James Clapper, a CNN contributor and former Director of National Intelligence, admitted last Friday that what the Obama administration did to the Trump campaign "meets the dictionary definition of spying."
Clapper, who served as the DNI during the Obama administration, appeared on CNN's Situation Room to discuss new revelations that the FBI sent an undercover agent to meet with George Papadopoulos in London in 2016, backtracking from his prior comments about there not being any spying.

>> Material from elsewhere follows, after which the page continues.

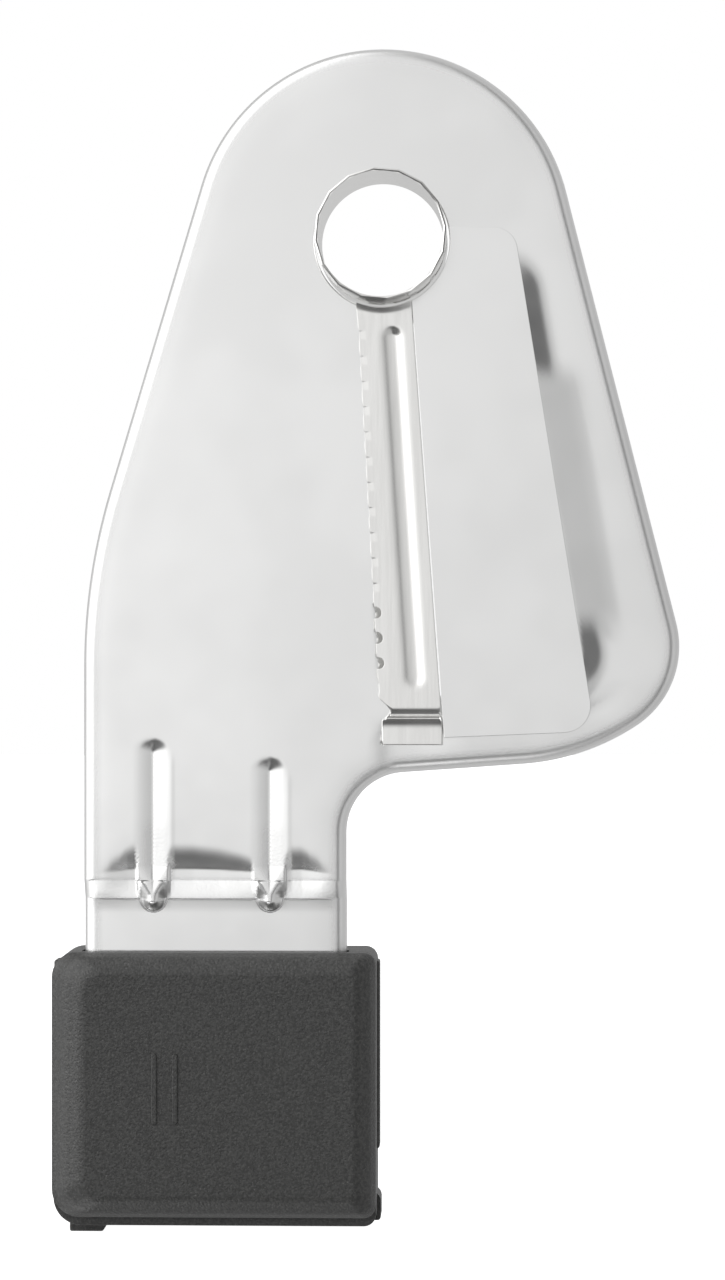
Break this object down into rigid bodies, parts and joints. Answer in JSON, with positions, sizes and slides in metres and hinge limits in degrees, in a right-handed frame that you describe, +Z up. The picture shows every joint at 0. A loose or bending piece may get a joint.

"Was it spying?"asked host Wolf Blitzer.
"Well, yeah I guess it meets the dictionary definition of spying—surveillance or spying, a term I don't particularly like," Clapper said. "It's not a term used by intelligence people. It has a negative connotation, a rogue operation, out of control, not in compliance of the law, and that's not the case at all."
Last month, Clapper slammed Attorney General William Barr's assertion that Trump's 2016 presidential campaign was spied on, saying his claim was "stunning and scary."
"I thought it was both stunning and scary," Clapper said. "I was amazed at that and rather disappointed that the attorney general would say such a thing... The term 'spying' has all kinds of negative connotations, and I have to believe he chose that term deliberately."
"It would have been far more appropriate for him to just defer to that investigation rather than postulating with apparently no evidence. He just has a feeling that there was spying against the campaign," Clapper added.